First, the communication and pinmode setup is similar to the example p.bot:
#include <NewSoftSerial.h>
#define BUTTON 2 // connect default push-button to digital pin 2
#define rxPin 3 // everyone uses the same software serial pins
#define txPin 4
// set up a new serial port
NewSoftSerial? mySerial(rxPin, txPin);
int val = 0; // stores state of input pin
void setup()
{
pinMode(BUTTON, INPUT); // digital sensor is an input
// define pin modes for tx, rx:
pinMode(rxPin, INPUT);
pinMode(txPin, OUTPUT);
// start serial port at 9600 bps:
mySerial.begin(9600); // baud rate for software serial connection
Serial.begin(9600); // to Serial Monitor (for debugging)
}
Again, if the reset button is pressed, send the p.bot to its default state.
void loop()
{
val = digitalRead(BUTTON);
//check if the default button was pressed
if (val == HIGH) {
mySerial.print(char('e')); //set state to default
Serial.print('Default state.'); //for debugging
Serial.println();
}
Check if the soft serial communication is established.

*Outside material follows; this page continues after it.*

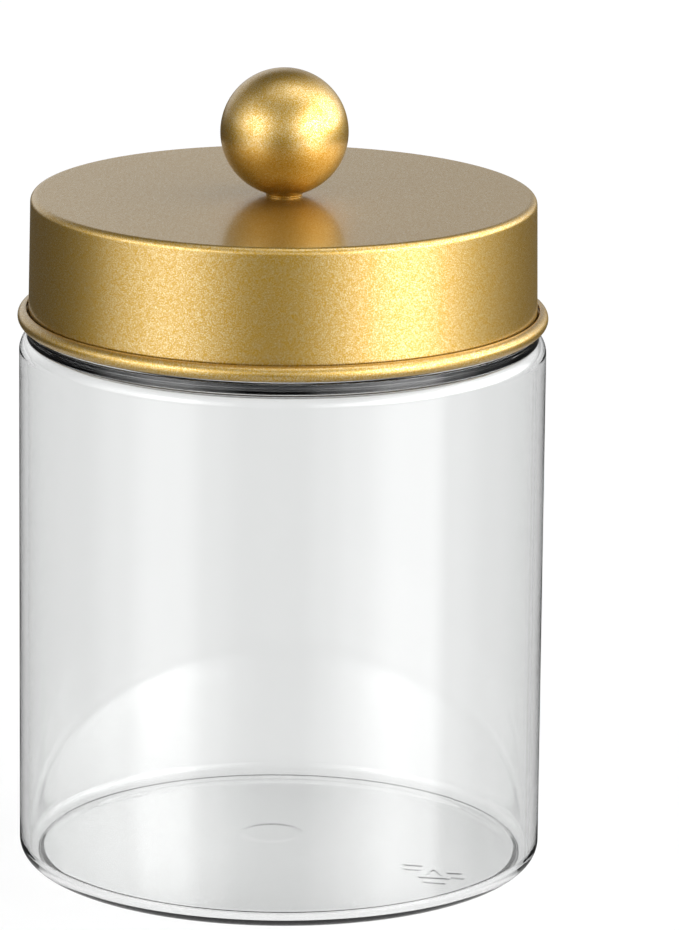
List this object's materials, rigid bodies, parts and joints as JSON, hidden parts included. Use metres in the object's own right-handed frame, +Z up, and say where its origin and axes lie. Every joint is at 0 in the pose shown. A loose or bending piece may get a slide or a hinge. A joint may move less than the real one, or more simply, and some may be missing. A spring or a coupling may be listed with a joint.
{
  "type": "screw-lid storage jar",
  "caption": "Cylindrical clear plastic apothecary jar with a threaded neck and a gold-painted metal screw lid that carries a ball knob and a foam seal.",
  "frame": {"origin": "middle of the base, on the surface that the jar stands on", "axes": "+Z up along the jar's axis, which is also the thread's axis and the direction in which the lid comes off"},
  "size_m": [0.073, 0.073, 0.1115],
  "materials": {
    "clear_plastic": "gloss",
    "gold_paint": "satin",
    "black_plastic": "satin",
    "seal_foam": "matte",
    "gold_knob": "gloss",
    "zinc_steel": "satin"
  },
  "bodies": {
    "jar": {"jar_body": "clear_plastic"},
    "liner": {"seal_liner": "seal_foam"},
    "lid": {"lid_shell": "gold_paint", "threaded_insert": "black_plastic", "ball_knob": "gold_knob", "knob_screw": "zinc_steel", "knob_washer": "zinc_steel"}
  },
  "joints": [
    {"name": "lid_rise", "type": "slide", "parent": "jar", "child": "liner", "axis": [0, 0, 1], "range_m": [0, 0.01693]},
    {"name": "lid_turn", "type": "hinge", "parent": "liner", "child": "lid", "pos_m": [0, 0, 0.0892], "axis": [0, 0, 1], "range_deg": [0, 1440]}
  ],
  "couplings": [
    {"joint": "lid_rise", "follows": "lid_turn", "m_per_rad": 0.0006737}
  ]
}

Then, read the incoming character and send the same character back.
// Receive states, and send them back.
if (mySerial.available()) {
char inByte = (char)mySerial.read();
Serial.println(inByte); // for debugging
mySerial.print(inByte);
}
}
Final Deliverable
You are expected to deliver (in your corporate teams) a p.bot that:
1.) Communicates with another p.bot in the protocol described (9600 baud rate, implementing software serial on pins 3 and 4, sending characters "a, b, c, d" and a default condition).
2.) Responds to four different states (happy, sad, angry, excited.)
3.) It is assumed that you will use the provided RBBB kit and RJ-11 4 wire connections. See the Parts List for other suggested components (which can be found in nearby vendors).